Tola has a point. On the surface, she might sound ‘wicked’. But check out her story. Perhaps, if her mother was alive, she might have helped in her rehabilitation, but the fact that she died, leaving Tola, an only child with a father who believed his wife was a witch? That would leave any girl with fear. Deep-seated fears.


Whether mothers-in-law are witches or blessings is a matter of experience because we are all products of our experience. However, whichever way you look at, it is all about we women.

Whether mothers-in-law are witches or blessings is a matter of experience because we are all products of our experience. However, whichever way you look at, it is all about we women. All parties involved are women.
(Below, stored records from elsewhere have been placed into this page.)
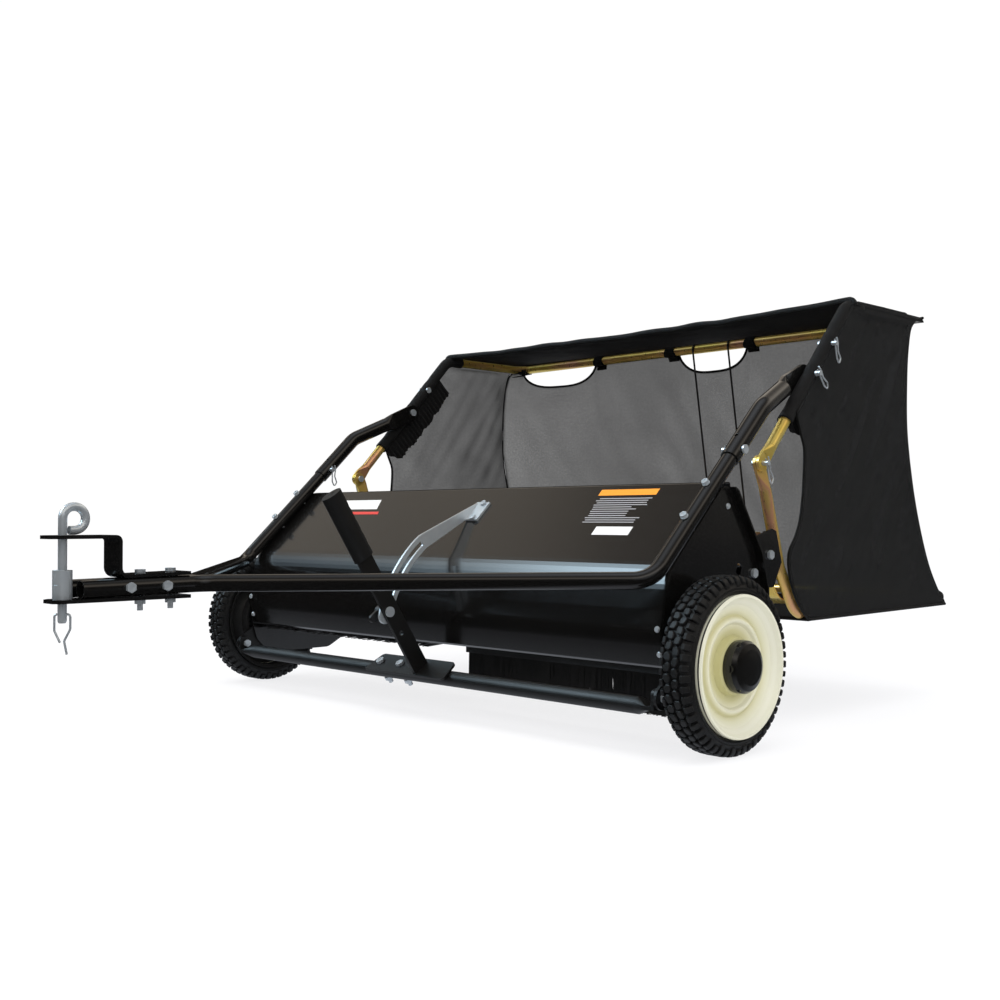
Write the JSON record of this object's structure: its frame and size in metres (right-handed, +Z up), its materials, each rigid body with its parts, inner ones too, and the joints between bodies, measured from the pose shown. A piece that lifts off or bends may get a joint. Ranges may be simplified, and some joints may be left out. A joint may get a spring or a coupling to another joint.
{
  "type": "tow-behind lawn sweeper",
  "caption": "Tow-behind lawn sweeper: wheel-driven brush under a black hood, folding mesh hopper on a tube frame, V drawbar with pin hitch and a lever height adjuster.",
  "frame": {"origin": "on the ground, below the middle of the wheel axle line, midway between the wheels", "axes": "+X across the machine to the left-hand wheel as seen facing the direction of travel is -Y, so +X is on the driver's left; +Y backwards towards the hopper; -Y forwards to the hitch; +Z up"},
  "size_m": [1.242, 1.54, 0.716],
  "materials": {
    "black_paint": "gloss powder coat",
    "zinc": "bright zinc plate",
    "yellow_zinc": "yellow chromate zinc plate",
    "grip_rubber": "satin moulded rubber",
    "black_plastic": "moulded, matt",
    "cap_plastic": "glossy moulded",
    "rim_plastic": "cream, satin",
    "tyre_rubber": "matt rubber",
    "shaft_steel": "oiled steel",
    "channel_steel": "dark paint",
    "bristle": "polypropylene filament",
    "stay_wire": "black paint",
    "mesh_fabric": "woven mesh"
  },
  "bodies": {
    "chassis": {"hood": "black_paint", "side_plate_left": "black_paint", "side_plate_right": "black_paint", "hood_seam_rail": "black_paint", "housing_screws": "zinc", "drawbar_tube_left": "black_paint", "drawbar_tube_right": "black_paint", "drawbar_bolts": "zinc", "hitch_plate_upper": "black_paint", "hitch_plate_lower": "black_paint", "hitch_bolts": "zinc", "hitch_spacers": "zinc", "arm_tube_left": "black_paint", "arm_tube_right": "black_paint", "arm_lock_pins": "zinc", "arm_lock_clips": "zinc", "hopper_pivot_pins": "zinc", "hopper_pivot_clips": "zinc", "hopper_rests": "black_paint", "rest_bolts": "zinc", "shaft_bearings": "black_plastic", "adjuster_strap": "zinc", "strap_bolts": "zinc"},
    "drawpin": {"hitch_pin": "zinc", "hitch_pin_clip": "zinc"},
    "crank": {"lever": "black_paint", "lever_grip": "grip_rubber", "lever_foot": "black_paint", "foot_bolts": "zinc", "clamp_bolt": "zinc", "cross_bar": "black_paint", "wheel_arm_left": "black_paint", "wheel_arm_right": "black_paint", "arm_bolts": "zinc", "wheel_axles": "zinc"},
    "knob": {"wing_knob": "black_plastic"},
    "wheel_left": {"tyre_left": "tyre_rubber", "wheel_rim_left": "rim_plastic", "hub_cap_left": "cap_plastic"},
    "wheel_right": {"tyre_right": "tyre_rubber", "wheel_rim_right": "rim_plastic", "hub_cap_right": "cap_plastic"},
    "pinion_left": {"drive_pinion_left": "black_plastic"},
    "pinion_right": {"drive_pinion_right": "black_plastic"},
    "brush": {"brush_shaft": "shaft_steel", "brush_channels": "channel_steel", "brush_bristles": "bristle"},
    "hopper": {"hopper_upper_frame": "yellow_zinc", "hopper_lower_frame": "yellow_zinc", "hopper_front_plate": "yellow_zinc", "hopper_joint_pins": "zinc", "hopper_joint_clips": "zinc", "hopper_stay_rods": "stay_wire", "hopper_bag": "mesh_fabric"}
  },
  "joints": [
    {"name": "hitch_pin_lift", "type": "slide", "parent": "chassis", "child": "drawpin", "axis": [0, 0, 1], "range_m": [0, 0.012]},
    {"name": "height_adjust", "type": "hinge", "parent": "chassis", "child": "crank", "pos_m": [0, 0.0417, 0.122], "axis": [1, 0, 0], "range_deg": [-20, 2]},
    {"name": "clamp_knob_turn", "type": "hinge", "parent": "crank", "child": "knob", "pos_m": [0, -0.16401, 0.18099], "axis": [1, 0, 0], "continuous": true},
    {"name": "wheel_left_spin", "type": "hinge", "parent": "crank", "child": "wheel_left", "pos_m": [0.57, 0, 0.127], "axis": [1, 0, 0], "continuous": true},
    {"name": "wheel_right_spin", "type": "hinge", "parent": "crank", "child": "wheel_right", "pos_m": [-0.57, 0, 0.127], "axis": [1, 0, 0], "continuous": true},
    {"name": "pinion_left_spin", "type": "hinge", "parent": "crank", "child": "pinion_left", "pos_m": [0.549, 0.0417, 0.122], "axis": [1, 0, 0], "continuous": true},
    {"name": "pinion_right_spin", "type": "hinge", "parent": "crank", "child": "pinion_right", "pos_m": [-0.549, 0.0417, 0.122], "axis": [1, 0, 0], "continuous": true},
    {"name": "brush_spin", "type": "hinge", "parent": "chassis", "child": "brush", "pos_m": [0, 0.0417, 0.122], "axis": [1, 0, 0], "continuous": true},
    {"name": "hopper_dump", "type": "hinge", "parent": "chassis", "child": "hopper", "pos_m": [0, 0.333, 0.5717], "axis": [1, 0, 0], "range_deg": [0, 65]}
  ],
  "couplings": [
    {"joint": "brush_spin", "follows": "wheel_left_spin", "ratio": 3.3333},
    {"joint": "pinion_left_spin", "follows": "wheel_left_spin", "ratio": 3.3333},
    {"joint": "pinion_right_spin", "follows": "wheel_right_spin", "ratio": 3.3333}
  ]
}
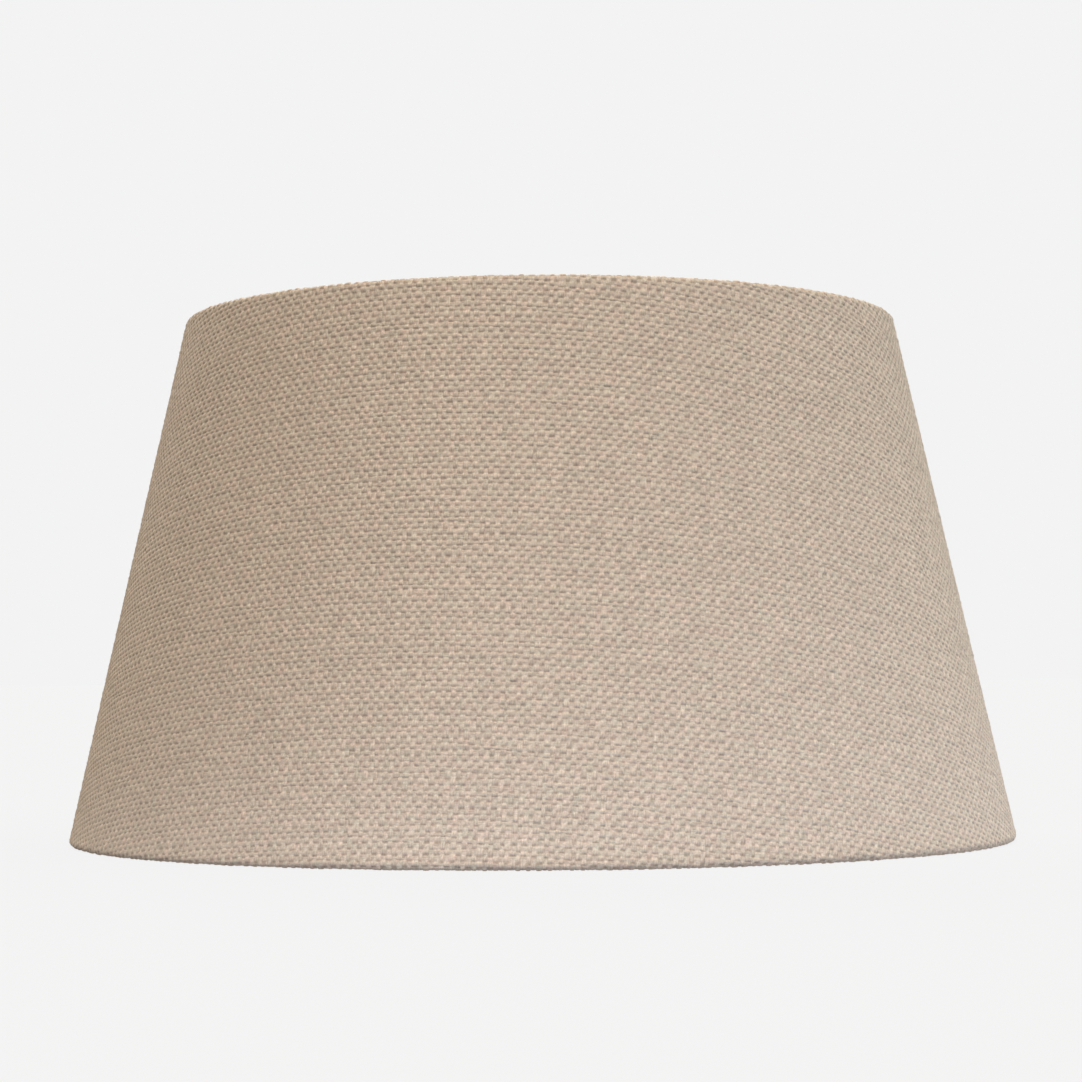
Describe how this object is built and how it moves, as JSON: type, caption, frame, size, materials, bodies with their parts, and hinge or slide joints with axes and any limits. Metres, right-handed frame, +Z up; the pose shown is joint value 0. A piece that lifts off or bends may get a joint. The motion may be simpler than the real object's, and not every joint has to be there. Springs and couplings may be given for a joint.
{
  "type": "lamp shade",
  "caption": "Tapered hardback drum lamp shade: woven cloth on a stiff liner, hems rolled round wire hoops, and a recessed spider that drops over a lamp holder.",
  "frame": {"origin": "centre of the circle that the bottom rim stands on", "axes": "+Z up along the axis of the shade, front towards -Y, lapped seam at the back near +Y"},
  "size_m": [0.4, 0.4, 0.221],
  "materials": {
    "cloth": "chunky plain weave in taupe",
    "liner": "satin white styrene sheet",
    "tape": "clear double-sided tape",
    "frame": "white epoxy coat"
  },
  "bodies": {
    "root": {"cover_fabric": "cloth", "liner": "liner", "seam_tape": "tape", "top_hem_tape": "tape", "bottom_hem_tape": "tape", "top_ring": "frame", "bottom_ring": "frame", "spider_arm_1": "frame", "spider_arm_2": "frame", "spider_arm_3": "frame", "fitter_ring": "frame"}
  },
  "joints": []
}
Of course, the men involved have been known to pour gasoline on the fire, either out of lack of wisdom or plain thoughtlessness. They fail to see the long term consequences. Come to think of it, men can make and unmake the relationship between their wives and mothers. Some men are just careless. Maybe some even enjoy the politics and tension. But I refuse to make this about the men. This is all on women. We really need to do better, especially as mothers.

On a last note, I think young ladies who say they do not want mothers-in-law as part of their marriage package need counselling, love, guidance not condemnation. They were not born like that, trust me. They must have loved their grandmothers at a point, right? Then they started seeing that grandma was not so loving. They saw their mother crying each time ‘Mama’ was around. The shout, the accusations, the fight, the broken home all leave a mark on a girl.

Women just need to do better in the way we treat one another in the school of marriage.